**SHORT TASK**
Take the material below and write it all out again exactly.

**INFORMATION SHOWN**
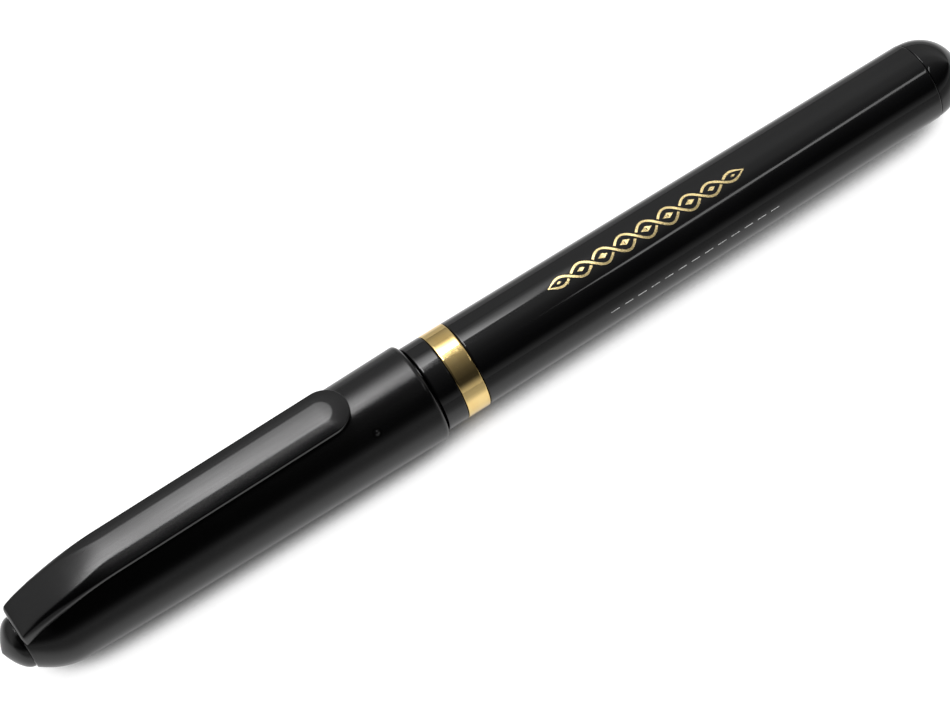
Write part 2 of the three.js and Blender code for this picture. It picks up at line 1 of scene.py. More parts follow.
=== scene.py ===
"""Dresses the capped felt-tip pen and sets it on a pale studio floor.

Lengths inside the classes are millimetres. Places along the pen are measured from the rim of
the cap's closed end, heights from the pen's axis, and angles round the pen from straight up
towards +Y.
"""
import logging
import math
from dataclasses import dataclass
from enum import Enum
from functools import cached_property
from typing import Sequence

import bmesh
import bpy
from mathutils import Matrix, Vector


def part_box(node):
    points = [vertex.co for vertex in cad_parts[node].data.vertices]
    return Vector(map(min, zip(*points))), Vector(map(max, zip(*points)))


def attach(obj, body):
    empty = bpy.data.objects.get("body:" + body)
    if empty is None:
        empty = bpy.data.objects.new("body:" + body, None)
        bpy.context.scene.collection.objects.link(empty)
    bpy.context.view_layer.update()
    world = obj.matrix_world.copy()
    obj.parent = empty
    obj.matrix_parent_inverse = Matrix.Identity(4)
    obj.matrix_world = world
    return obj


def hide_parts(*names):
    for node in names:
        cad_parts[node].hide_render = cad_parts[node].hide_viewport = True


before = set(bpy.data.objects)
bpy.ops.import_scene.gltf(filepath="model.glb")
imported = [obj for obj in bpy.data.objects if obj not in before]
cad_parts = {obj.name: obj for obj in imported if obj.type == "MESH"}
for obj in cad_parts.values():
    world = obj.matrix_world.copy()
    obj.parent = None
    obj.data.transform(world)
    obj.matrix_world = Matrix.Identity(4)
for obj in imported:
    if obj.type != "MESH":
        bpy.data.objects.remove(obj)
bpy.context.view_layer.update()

log = logging.getLogger("pen")

MM = 0.001
SIDES = 192
WELD = 1e-7
CREASE = 32.0
LONG_SIDE = 1.5
HOLD = 0.1

Corner = tuple[float, ...]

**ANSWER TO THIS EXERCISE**
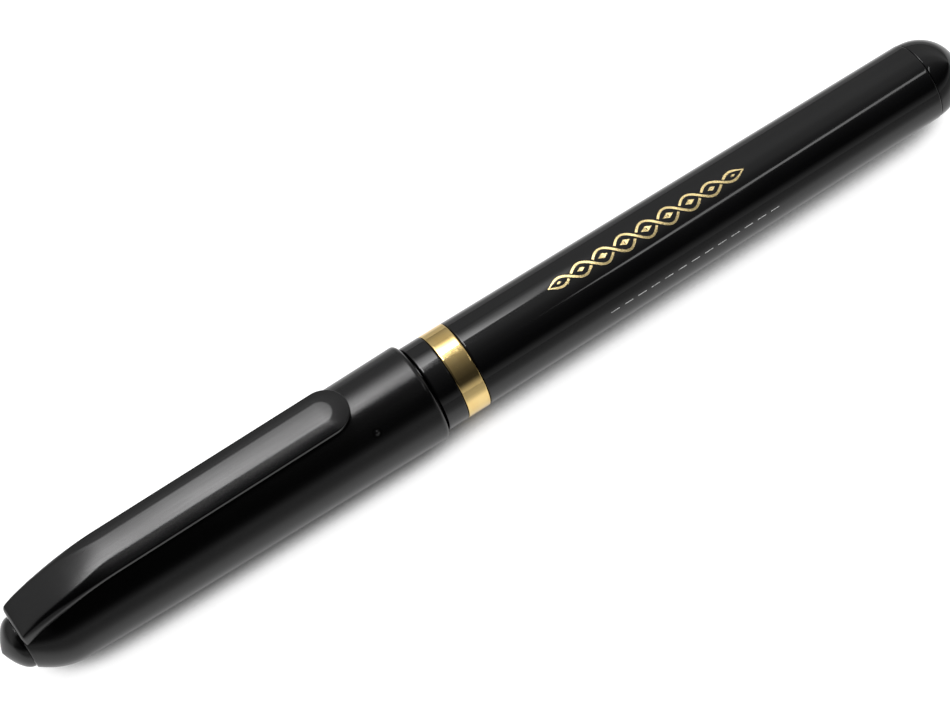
Write part 2 of the three.js and Blender code for this picture. It picks up at line 1 of scene.py. More parts follow.
=== scene.py ===
"""Dresses the capped felt-tip pen and sets it on a pale studio floor.

Lengths inside the classes are millimetres. Places along the pen are measured from the rim of
the cap's closed end, heights from the pen's axis, and angles round the pen from straight up
towards +Y.
"""
import logging
import math
from dataclasses import dataclass
from enum import Enum
from functools import cached_property
from typing import Sequence

import bmesh
import bpy
from mathutils import Matrix, Vector


def part_box(node):
    points = [vertex.co for vertex in cad_parts[node].data.vertices]
    return Vector(map(min, zip(*points))), Vector(map(max, zip(*points)))


def attach(obj, body):
    empty = bpy.data.objects.get("body:" + body)
    if empty is None:
        empty = bpy.data.objects.new("body:" + body, None)
        bpy.context.scene.collection.objects.link(empty)
    bpy.context.view_layer.update()
    world = obj.matrix_world.copy()
    obj.parent = empty
    obj.matrix_parent_inverse = Matrix.Identity(4)
    obj.matrix_world = world
    return obj


def hide_parts(*names):
    for node in names:
        cad_parts[node].hide_render = cad_parts[node].hide_viewport = True


before = set(bpy.data.objects)
bpy.ops.import_scene.gltf(filepath="model.glb")
imported = [obj for obj in bpy.data.objects if obj not in before]
cad_parts = {obj.name: obj for obj in imported if obj.type == "MESH"}
for obj in cad_parts.values():
    world = obj.matrix_world.copy()
    obj.parent = None
    obj.data.transform(world)
    obj.matrix_world = Matrix.Identity(4)
for obj in imported:
    if obj.type != "MESH":
        bpy.data.objects.remove(obj)
bpy.context.view_layer.update()

log = logging.getLogger("pen")

MM = 0.001
SIDES = 192
WELD = 1e-7
CREASE = 32.0
LONG_SIDE = 1.5
HOLD = 0.1

Corner = tuple[float, ...]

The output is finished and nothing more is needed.